Ringo58, congratulations on becoming a dad! I'm not a parent but I have a lot of friends with kids and the time does fly! Enjoy every second as much as you can!
Love everyone's work this weekend as always and wishing everyone an excellent Fourth of July weekend.
Here's more pics of the brick sections of the South River Model Works Wrisley Papers kit I am building. I painted individual bricks and did small "patches" using, PollyScale ATSF Red, Zinc Chromate Primer, Rust, Grimy Black, and Model Master Aged Concrete. Craft paints would've worked fine too but I already had these on hand. The base color was Krylon red oxide primer. For the mortar, I used a technique I learned from Jason Jensen Trains who used washes of joint compound. I bought a container from Lowes two days ago and was excited to try it. Next step will be doing a thin coat of a dark red airbrushed on, more like dusted on, to tone down the mortar and further blend things in. I'm liking how this turned out, love to hear what others think too. The stones were done with Krylon gray primer to start, than Model Master Reefer gray, Tamiya gray primer, and washed of india ink and alcohol, dry-brushed black, and I did the mortar with a very thin wash of reefer white with a bit of 91% alcohol mixed in.
Alvie
SeeYou190Mike: Good looking tank car.
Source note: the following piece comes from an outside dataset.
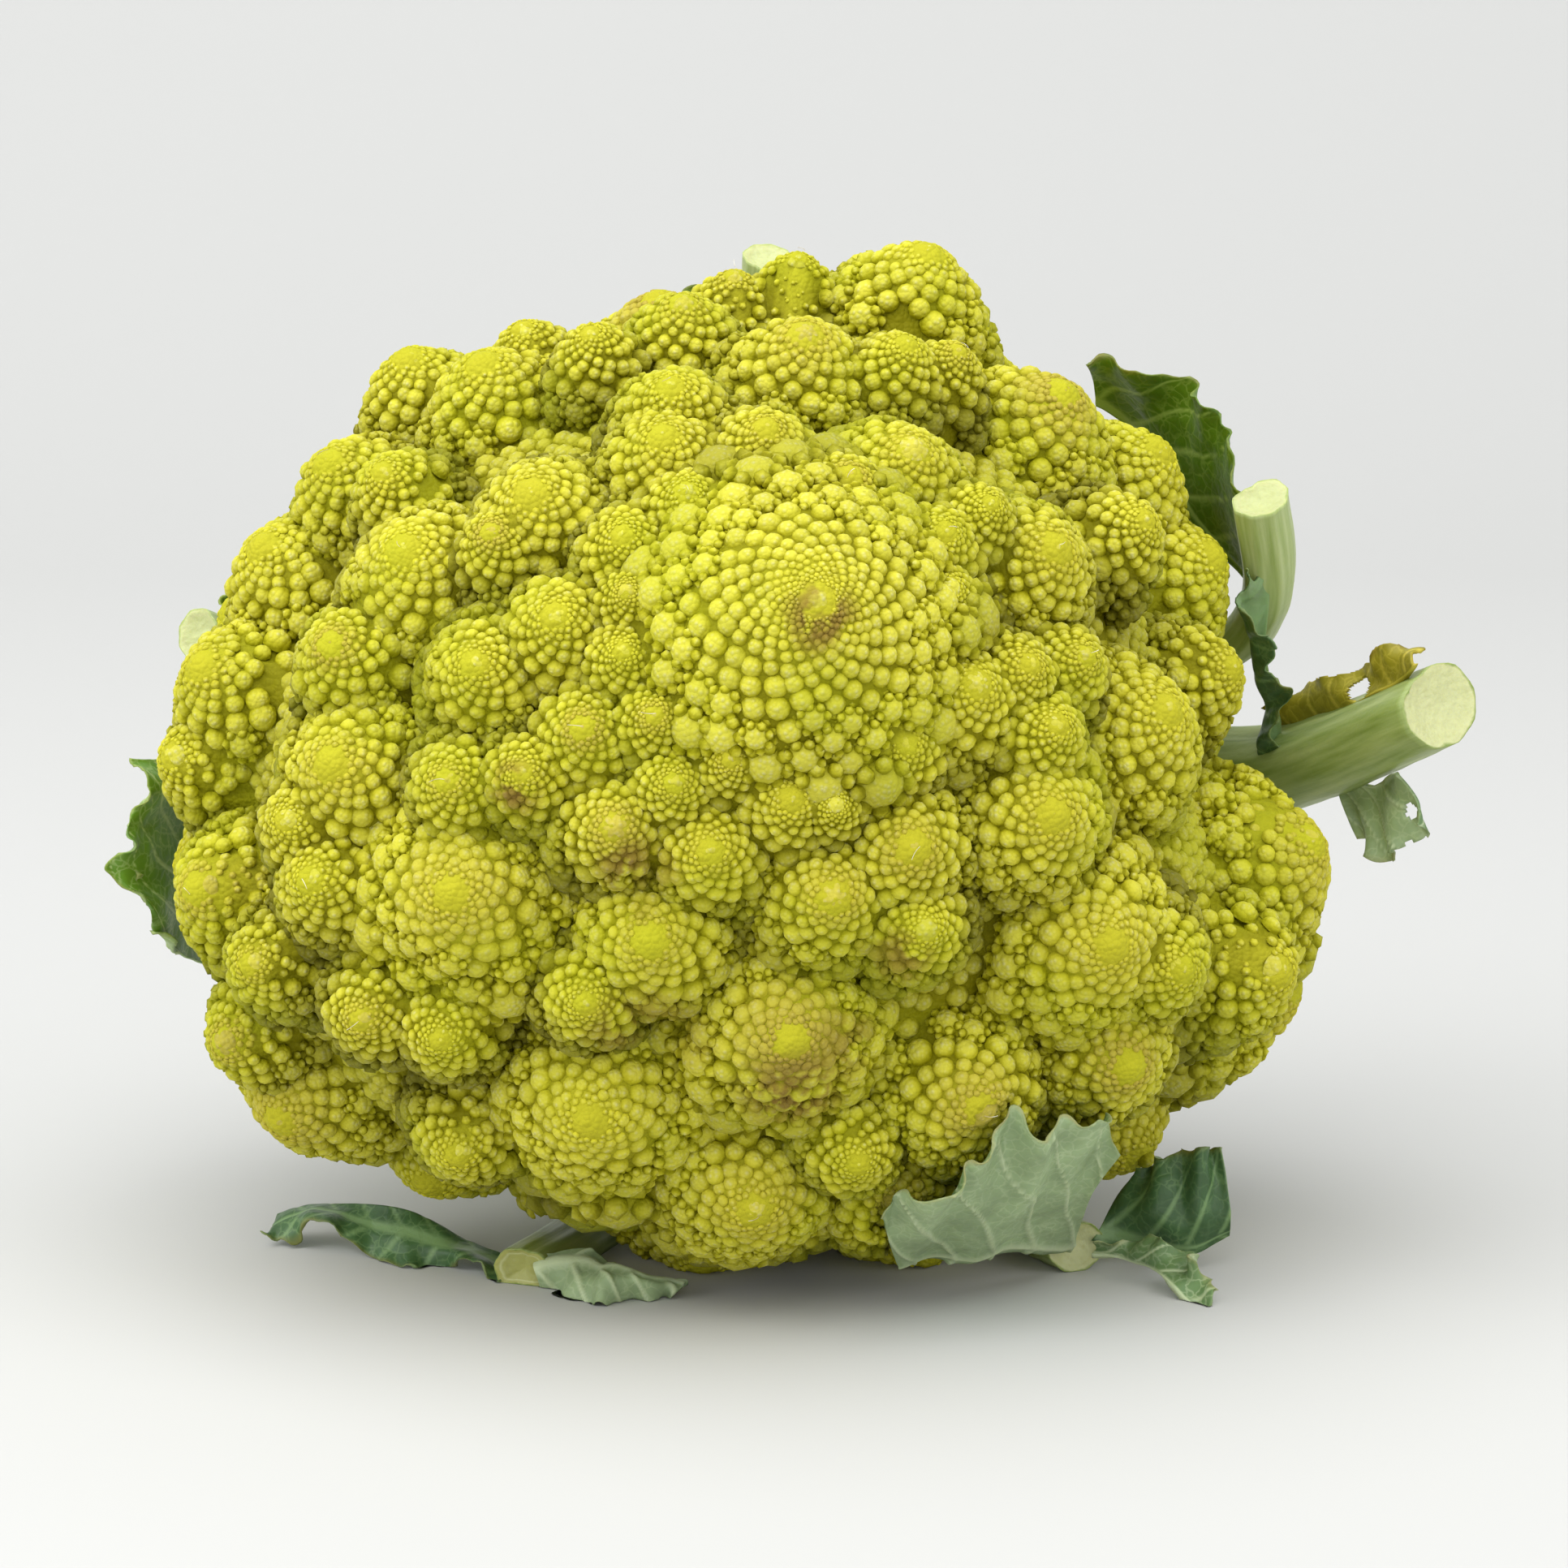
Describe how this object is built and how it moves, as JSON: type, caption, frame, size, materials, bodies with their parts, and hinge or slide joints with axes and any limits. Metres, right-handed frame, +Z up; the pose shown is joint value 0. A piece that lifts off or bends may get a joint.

Hmmm... what would the USAF need all that liquid oxygen for...
Well, there's all the standard uses, for breathing systems and missile fuel. But it wasn't the oxygen that dad and his buddies were after, it was stuff that they found in making the oxygen from whole air when they attached what was called the "classified manifold" to the output of the oxygen generator.
Most significant of these was a very rare gas that is largely man-made, krypton-85. An atom of it is created every time a atom of Pu-239 is created in a nuclear reactor. If you derive the total atmosphereic presence of Kr-85 in a sample, then certain knowledge of US/UK/Canada production rates of Kr-85 was then substracted from the known total. The net outcome showed how much Pu-239 was being produced by the USSR and, thus, how many weapons they were capable of making.
Mike Lehman
Urbana, IL
Welcome to the long weekend...
Toad: I like the colorful commemorative boxcar you made.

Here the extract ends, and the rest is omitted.